Bratislava’s three-nave Gothic cathedral is built on the site of a previous, Romanesque church, dedicated to the Holy Saviour.

Bratislava’s three-nave Gothic cathedral is built on the site of a previous, Romanesque church, dedicated to the Holy Saviour, from 1221. After 1291, when Bratislava was given the privileges of a town, the church was rebuilt to become part of the city walls (its tower served as a defensive bastion). The present church was consecrated in 1452.

The interior of the church is large – 69.37 metres long, 22.85 metres wide and 16.02 metres high – and features a grand internal divided portal with a preserved tympanum and a relief of the Holy Trinity.

It has four chapels: the canons’ chapel; the Gothic chapel of Sophia of Bavaria, widow of the Czech King Wenceslas IV; the chapel of St Anne; and the baroque chapel of St John the Merciful. The portal of the southern antechamber represents the oldest example of Renaissance architecture in Slovakia.

Between 1563 and 1830 St Martin’s served as the coronation church for Hungarian kings and their consorts, marked to this day by a 300-kg gilded replica of the Hungarian royal crown perched on the top of the cathedral’s 85-metre-tall neo-Gothic tower. Ten kings, one queen and seven royal wives from the Habsburg Dynasty were crowned in St. Martin’s Cathedral.

At the beginning of September each year the pomp and circumstance of the coronation returns to Bratislava in a faithful reconstruction of the ceremony.

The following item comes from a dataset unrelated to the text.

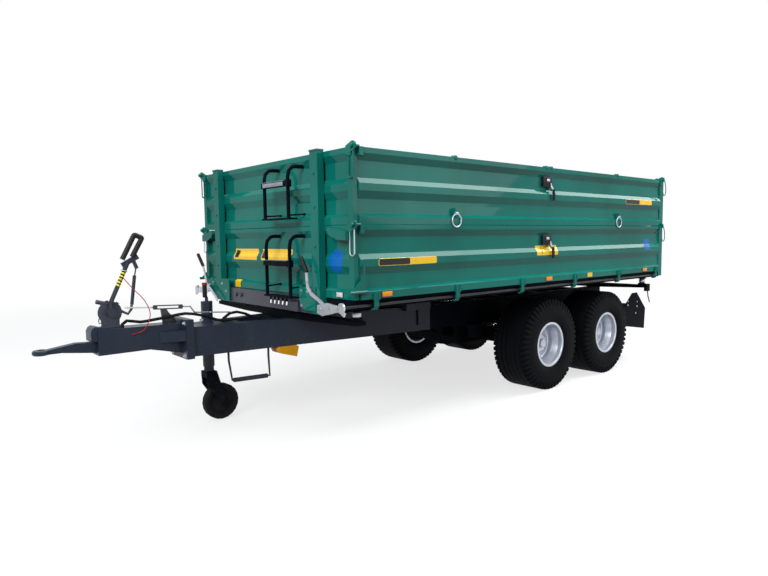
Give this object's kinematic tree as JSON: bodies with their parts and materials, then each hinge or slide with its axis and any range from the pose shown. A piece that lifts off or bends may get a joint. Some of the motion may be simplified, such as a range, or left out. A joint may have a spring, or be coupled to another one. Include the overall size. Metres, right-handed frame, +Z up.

The first monumental work of central-European sculpture made from lead can be found inside the cathedral. It was created by Georg Raphael Donner for the main altar of St Martin’s in 1734. The group is now in the side nave of the church as a free statue on a pedestal. It depicts St Martin sitting on a horse rampant, bending to a beggar and cutting his overcoat to share it with the poor man.